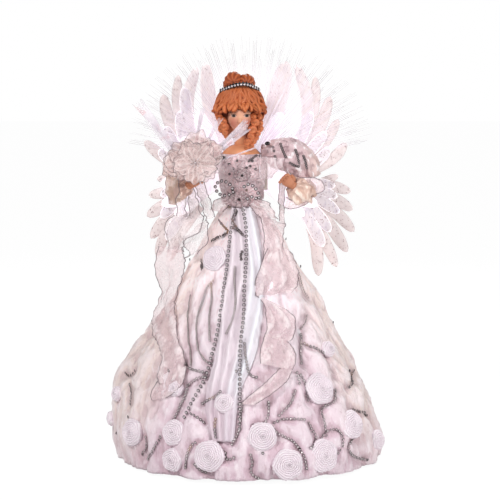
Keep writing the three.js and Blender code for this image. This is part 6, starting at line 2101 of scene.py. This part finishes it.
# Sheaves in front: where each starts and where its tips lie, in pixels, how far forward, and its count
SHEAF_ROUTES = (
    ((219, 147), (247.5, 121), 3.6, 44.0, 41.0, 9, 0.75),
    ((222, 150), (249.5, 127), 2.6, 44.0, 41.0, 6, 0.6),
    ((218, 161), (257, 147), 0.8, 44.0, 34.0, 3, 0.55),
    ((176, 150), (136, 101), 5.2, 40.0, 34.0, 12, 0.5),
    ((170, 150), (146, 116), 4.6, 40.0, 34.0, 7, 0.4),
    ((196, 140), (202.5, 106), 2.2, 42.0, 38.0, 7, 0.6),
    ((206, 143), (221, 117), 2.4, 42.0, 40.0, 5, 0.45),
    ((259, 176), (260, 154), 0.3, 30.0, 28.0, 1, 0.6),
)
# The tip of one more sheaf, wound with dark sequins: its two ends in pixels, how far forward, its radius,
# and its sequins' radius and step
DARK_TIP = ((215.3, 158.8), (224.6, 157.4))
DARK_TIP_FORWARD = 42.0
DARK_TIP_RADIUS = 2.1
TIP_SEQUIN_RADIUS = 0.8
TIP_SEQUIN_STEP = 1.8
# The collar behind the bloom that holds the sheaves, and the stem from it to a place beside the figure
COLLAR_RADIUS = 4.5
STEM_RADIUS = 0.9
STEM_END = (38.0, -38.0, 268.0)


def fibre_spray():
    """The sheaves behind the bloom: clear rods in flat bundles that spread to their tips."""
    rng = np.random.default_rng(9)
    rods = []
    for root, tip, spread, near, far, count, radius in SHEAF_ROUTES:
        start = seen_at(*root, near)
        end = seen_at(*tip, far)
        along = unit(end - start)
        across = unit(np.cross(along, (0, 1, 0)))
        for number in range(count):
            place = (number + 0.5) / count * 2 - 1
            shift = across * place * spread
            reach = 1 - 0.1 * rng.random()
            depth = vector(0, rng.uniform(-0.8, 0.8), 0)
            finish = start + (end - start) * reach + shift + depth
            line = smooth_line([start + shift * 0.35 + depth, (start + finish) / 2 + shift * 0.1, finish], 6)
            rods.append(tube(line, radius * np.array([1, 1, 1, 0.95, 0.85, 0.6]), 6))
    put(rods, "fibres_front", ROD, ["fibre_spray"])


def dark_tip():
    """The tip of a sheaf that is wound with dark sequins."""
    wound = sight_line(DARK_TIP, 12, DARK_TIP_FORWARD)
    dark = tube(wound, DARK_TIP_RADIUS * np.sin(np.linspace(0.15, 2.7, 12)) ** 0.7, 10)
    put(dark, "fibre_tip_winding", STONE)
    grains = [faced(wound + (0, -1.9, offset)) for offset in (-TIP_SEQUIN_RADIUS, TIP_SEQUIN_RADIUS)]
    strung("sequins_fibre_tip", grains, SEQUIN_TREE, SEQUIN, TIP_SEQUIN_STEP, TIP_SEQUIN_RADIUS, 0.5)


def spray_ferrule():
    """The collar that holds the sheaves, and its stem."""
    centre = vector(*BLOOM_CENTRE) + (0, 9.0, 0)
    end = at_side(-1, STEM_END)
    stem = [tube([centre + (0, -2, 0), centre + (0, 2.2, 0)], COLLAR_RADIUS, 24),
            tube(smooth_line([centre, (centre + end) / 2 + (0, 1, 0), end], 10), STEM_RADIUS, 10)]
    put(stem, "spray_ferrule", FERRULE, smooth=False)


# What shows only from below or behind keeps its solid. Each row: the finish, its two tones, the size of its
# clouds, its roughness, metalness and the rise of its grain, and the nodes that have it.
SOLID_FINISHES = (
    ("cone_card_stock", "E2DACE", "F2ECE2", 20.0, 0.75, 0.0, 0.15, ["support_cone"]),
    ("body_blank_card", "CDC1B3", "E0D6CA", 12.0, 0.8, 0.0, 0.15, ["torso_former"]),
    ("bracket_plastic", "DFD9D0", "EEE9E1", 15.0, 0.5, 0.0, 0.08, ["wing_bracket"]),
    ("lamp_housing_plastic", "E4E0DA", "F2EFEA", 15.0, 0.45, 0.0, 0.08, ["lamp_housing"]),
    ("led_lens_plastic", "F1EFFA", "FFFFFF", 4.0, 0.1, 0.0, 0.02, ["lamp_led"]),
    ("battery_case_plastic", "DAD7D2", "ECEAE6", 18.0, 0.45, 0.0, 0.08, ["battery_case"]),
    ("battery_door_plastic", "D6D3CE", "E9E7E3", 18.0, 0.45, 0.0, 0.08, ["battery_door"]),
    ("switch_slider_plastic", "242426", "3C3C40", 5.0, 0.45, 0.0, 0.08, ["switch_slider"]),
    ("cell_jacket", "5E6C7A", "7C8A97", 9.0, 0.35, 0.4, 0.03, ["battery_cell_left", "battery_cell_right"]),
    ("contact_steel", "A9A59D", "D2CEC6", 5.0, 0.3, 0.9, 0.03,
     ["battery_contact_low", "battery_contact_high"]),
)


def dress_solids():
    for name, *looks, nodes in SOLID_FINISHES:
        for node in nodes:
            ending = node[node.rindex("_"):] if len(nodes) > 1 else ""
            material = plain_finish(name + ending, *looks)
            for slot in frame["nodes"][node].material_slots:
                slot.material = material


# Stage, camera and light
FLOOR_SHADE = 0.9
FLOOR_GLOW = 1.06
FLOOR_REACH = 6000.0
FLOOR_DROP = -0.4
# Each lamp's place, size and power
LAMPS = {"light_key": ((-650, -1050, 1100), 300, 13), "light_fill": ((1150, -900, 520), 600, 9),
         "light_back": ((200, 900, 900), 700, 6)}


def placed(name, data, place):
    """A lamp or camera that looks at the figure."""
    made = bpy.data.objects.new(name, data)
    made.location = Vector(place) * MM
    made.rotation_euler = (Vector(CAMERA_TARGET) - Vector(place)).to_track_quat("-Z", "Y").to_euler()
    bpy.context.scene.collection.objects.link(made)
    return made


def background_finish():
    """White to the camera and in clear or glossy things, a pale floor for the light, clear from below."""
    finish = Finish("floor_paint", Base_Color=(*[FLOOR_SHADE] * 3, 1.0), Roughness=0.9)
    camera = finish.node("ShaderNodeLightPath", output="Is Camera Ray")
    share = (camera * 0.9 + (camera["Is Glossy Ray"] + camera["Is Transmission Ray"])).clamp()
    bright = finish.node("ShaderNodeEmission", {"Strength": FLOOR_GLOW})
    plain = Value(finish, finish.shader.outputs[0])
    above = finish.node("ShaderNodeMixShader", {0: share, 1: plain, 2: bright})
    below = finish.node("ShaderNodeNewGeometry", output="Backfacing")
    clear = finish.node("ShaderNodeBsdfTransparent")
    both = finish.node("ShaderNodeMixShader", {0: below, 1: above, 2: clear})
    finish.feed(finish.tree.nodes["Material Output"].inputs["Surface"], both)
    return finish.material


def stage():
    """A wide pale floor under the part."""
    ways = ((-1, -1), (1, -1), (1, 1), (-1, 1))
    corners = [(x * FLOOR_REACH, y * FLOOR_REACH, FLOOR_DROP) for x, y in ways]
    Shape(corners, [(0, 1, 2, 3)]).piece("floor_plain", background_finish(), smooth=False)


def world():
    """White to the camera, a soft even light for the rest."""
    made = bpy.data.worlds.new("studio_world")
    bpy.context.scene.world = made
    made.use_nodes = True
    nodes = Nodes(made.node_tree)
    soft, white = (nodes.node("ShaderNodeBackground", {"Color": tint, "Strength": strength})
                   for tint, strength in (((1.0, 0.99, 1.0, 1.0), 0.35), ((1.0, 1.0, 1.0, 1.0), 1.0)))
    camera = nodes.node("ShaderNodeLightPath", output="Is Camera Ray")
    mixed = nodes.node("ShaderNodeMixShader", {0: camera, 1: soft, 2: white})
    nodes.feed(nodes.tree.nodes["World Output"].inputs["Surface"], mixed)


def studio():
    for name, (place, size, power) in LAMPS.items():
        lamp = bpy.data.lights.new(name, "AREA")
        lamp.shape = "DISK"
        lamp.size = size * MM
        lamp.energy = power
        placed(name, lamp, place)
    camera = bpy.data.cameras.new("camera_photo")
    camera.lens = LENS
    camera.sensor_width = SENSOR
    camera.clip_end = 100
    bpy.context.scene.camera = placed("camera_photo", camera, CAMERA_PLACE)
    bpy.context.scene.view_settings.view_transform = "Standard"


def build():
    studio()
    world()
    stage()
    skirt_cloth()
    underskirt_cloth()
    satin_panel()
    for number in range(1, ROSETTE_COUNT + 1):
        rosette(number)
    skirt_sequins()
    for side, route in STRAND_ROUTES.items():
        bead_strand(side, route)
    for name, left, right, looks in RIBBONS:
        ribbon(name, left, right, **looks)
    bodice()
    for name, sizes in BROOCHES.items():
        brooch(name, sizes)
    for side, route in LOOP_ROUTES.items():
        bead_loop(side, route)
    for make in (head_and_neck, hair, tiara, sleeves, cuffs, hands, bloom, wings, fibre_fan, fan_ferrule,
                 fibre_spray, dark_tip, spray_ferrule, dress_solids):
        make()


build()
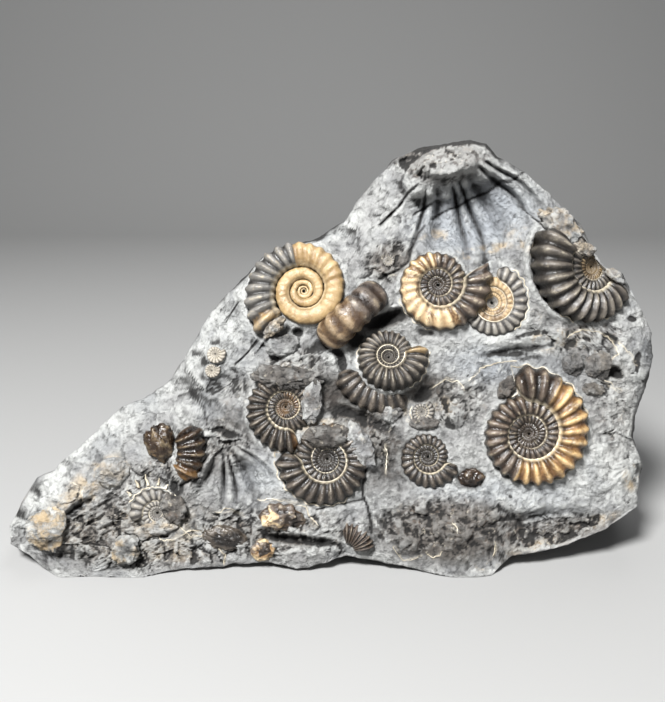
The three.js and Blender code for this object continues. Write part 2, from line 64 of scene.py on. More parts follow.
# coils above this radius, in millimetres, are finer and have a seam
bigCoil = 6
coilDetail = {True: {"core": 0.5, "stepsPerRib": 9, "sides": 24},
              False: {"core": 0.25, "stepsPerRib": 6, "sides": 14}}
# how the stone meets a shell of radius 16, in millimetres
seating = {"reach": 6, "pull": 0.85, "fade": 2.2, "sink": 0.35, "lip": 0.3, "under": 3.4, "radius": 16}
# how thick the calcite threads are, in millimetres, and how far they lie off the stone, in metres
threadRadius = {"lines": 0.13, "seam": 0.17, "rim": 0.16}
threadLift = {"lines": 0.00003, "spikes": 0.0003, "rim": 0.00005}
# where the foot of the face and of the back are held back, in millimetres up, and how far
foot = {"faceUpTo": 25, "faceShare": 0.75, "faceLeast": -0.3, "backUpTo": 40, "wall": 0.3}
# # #
__Given instruction__
Copy out the lines in which the string "three" appears.

__Final result__
Keep writing the three.js and Blender code for this image. This is part 6, starting at line 2101 of scene.py. This part finishes it.
The three.js and Blender code for this object continues. Write part 2, from line 64 of scene.py on. More parts follow.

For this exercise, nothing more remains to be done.